— Start of COLLECTED MATERIAL —

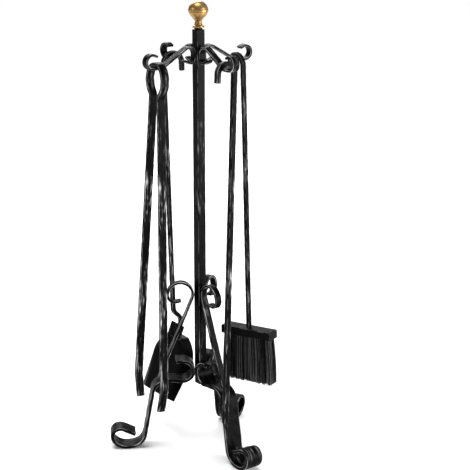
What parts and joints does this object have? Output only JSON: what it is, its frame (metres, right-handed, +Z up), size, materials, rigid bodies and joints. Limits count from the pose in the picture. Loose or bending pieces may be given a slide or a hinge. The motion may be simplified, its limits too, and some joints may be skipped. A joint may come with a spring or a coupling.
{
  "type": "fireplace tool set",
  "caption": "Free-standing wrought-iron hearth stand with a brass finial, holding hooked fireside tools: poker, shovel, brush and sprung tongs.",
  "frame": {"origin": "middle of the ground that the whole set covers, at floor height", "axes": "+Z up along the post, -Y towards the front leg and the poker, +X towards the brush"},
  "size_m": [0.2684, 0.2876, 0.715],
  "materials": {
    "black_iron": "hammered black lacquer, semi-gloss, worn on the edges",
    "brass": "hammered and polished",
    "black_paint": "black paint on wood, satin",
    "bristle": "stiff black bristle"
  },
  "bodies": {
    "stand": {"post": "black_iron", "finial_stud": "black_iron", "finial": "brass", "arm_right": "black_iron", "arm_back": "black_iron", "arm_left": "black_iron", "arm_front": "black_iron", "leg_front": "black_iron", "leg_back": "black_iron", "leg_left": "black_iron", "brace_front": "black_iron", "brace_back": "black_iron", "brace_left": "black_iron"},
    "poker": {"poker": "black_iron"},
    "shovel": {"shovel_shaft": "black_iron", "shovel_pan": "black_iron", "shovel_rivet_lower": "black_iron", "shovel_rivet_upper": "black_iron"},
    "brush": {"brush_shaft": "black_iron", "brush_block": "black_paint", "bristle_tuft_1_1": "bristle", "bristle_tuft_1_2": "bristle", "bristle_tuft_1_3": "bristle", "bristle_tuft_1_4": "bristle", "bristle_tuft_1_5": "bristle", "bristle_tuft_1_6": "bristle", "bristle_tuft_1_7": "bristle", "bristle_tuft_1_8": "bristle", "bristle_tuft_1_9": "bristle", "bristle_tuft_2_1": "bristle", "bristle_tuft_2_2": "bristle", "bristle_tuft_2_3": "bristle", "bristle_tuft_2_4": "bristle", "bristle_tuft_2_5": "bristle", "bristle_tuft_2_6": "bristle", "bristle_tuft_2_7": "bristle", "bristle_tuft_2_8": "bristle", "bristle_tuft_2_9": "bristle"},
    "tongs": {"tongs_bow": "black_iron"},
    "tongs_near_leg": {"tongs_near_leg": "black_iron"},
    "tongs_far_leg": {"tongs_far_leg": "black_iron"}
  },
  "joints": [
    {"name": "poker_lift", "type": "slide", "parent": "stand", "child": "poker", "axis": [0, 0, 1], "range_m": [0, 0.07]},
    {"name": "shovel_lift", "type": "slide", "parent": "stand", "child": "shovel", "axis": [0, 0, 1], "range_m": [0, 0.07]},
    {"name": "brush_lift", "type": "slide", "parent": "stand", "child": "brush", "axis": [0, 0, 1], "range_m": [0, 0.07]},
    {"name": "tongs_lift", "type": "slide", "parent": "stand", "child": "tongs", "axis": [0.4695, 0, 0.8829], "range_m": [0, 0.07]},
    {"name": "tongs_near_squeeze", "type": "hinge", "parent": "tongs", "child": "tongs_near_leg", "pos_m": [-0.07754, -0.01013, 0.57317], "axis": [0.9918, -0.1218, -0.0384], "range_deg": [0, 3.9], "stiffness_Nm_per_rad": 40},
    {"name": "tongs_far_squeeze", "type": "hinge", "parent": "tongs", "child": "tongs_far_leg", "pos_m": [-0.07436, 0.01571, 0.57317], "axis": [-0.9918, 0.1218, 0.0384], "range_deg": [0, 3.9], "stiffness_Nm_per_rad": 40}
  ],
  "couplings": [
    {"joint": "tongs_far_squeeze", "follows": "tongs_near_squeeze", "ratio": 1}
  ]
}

— End of COLLECTED MATERIAL —

TASK: Your task is to return the full listing exactly as it was given.

ANSWER TO THIS TASK:
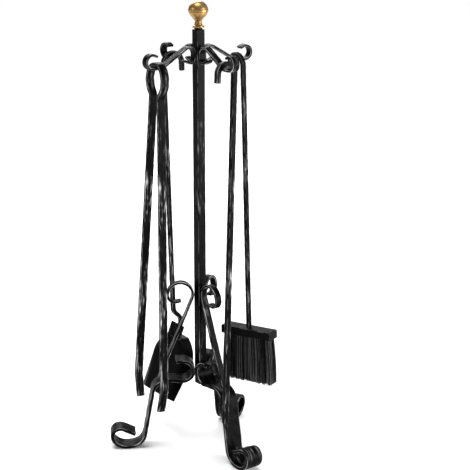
What parts and joints does this object have? Output only JSON: what it is, its frame (metres, right-handed, +Z up), size, materials, rigid bodies and joints. Limits count from the pose in the picture. Loose or bending pieces may be given a slide or a hinge. The motion may be simplified, its limits too, and some joints may be skipped. A joint may come with a spring or a coupling.
{
  "type": "fireplace tool set",
  "caption": "Free-standing wrought-iron hearth stand with a brass finial, holding hooked fireside tools: poker, shovel, brush and sprung tongs.",
  "frame": {"origin": "middle of the ground that the whole set covers, at floor height", "axes": "+Z up along the post, -Y towards the front leg and the poker, +X towards the brush"},
  "size_m": [0.2684, 0.2876, 0.715],
  "materials": {
    "black_iron": "hammered black lacquer, semi-gloss, worn on the edges",
    "brass": "hammered and polished",
    "black_paint": "black paint on wood, satin",
    "bristle": "stiff black bristle"
  },
  "bodies": {
    "stand": {"post": "black_iron", "finial_stud": "black_iron", "finial": "brass", "arm_right": "black_iron", "arm_back": "black_iron", "arm_left": "black_iron", "arm_front": "black_iron", "leg_front": "black_iron", "leg_back": "black_iron", "leg_left": "black_iron", "brace_front": "black_iron", "brace_back": "black_iron", "brace_left": "black_iron"},
    "poker": {"poker": "black_iron"},
    "shovel": {"shovel_shaft": "black_iron", "shovel_pan": "black_iron", "shovel_rivet_lower": "black_iron", "shovel_rivet_upper": "black_iron"},
    "brush": {"brush_shaft": "black_iron", "brush_block": "black_paint", "bristle_tuft_1_1": "bristle", "bristle_tuft_1_2": "bristle", "bristle_tuft_1_3": "bristle", "bristle_tuft_1_4": "bristle", "bristle_tuft_1_5": "bristle", "bristle_tuft_1_6": "bristle", "bristle_tuft_1_7": "bristle", "bristle_tuft_1_8": "bristle", "bristle_tuft_1_9": "bristle", "bristle_tuft_2_1": "bristle", "bristle_tuft_2_2": "bristle", "bristle_tuft_2_3": "bristle", "bristle_tuft_2_4": "bristle", "bristle_tuft_2_5": "bristle", "bristle_tuft_2_6": "bristle", "bristle_tuft_2_7": "bristle", "bristle_tuft_2_8": "bristle", "bristle_tuft_2_9": "bristle"},
    "tongs": {"tongs_bow": "black_iron"},
    "tongs_near_leg": {"tongs_near_leg": "black_iron"},
    "tongs_far_leg": {"tongs_far_leg": "black_iron"}
  },
  "joints": [
    {"name": "poker_lift", "type": "slide", "parent": "stand", "child": "poker", "axis": [0, 0, 1], "range_m": [0, 0.07]},
    {"name": "shovel_lift", "type": "slide", "parent": "stand", "child": "shovel", "axis": [0, 0, 1], "range_m": [0, 0.07]},
    {"name": "brush_lift", "type": "slide", "parent": "stand", "child": "brush", "axis": [0, 0, 1], "range_m": [0, 0.07]},
    {"name": "tongs_lift", "type": "slide", "parent": "stand", "child": "tongs", "axis": [0.4695, 0, 0.8829], "range_m": [0, 0.07]},
    {"name": "tongs_near_squeeze", "type": "hinge", "parent": "tongs", "child": "tongs_near_leg", "pos_m": [-0.07754, -0.01013, 0.57317], "axis": [0.9918, -0.1218, -0.0384], "range_deg": [0, 3.9], "stiffness_Nm_per_rad": 40},
    {"name": "tongs_far_squeeze", "type": "hinge", "parent": "tongs", "child": "tongs_far_leg", "pos_m": [-0.07436, 0.01571, 0.57317], "axis": [-0.9918, 0.1218, 0.0384], "range_deg": [0, 3.9], "stiffness_Nm_per_rad": 40}
  ],
  "couplings": [
    {"joint": "tongs_far_squeeze", "follows": "tongs_near_squeeze", "ratio": 1}
  ]
}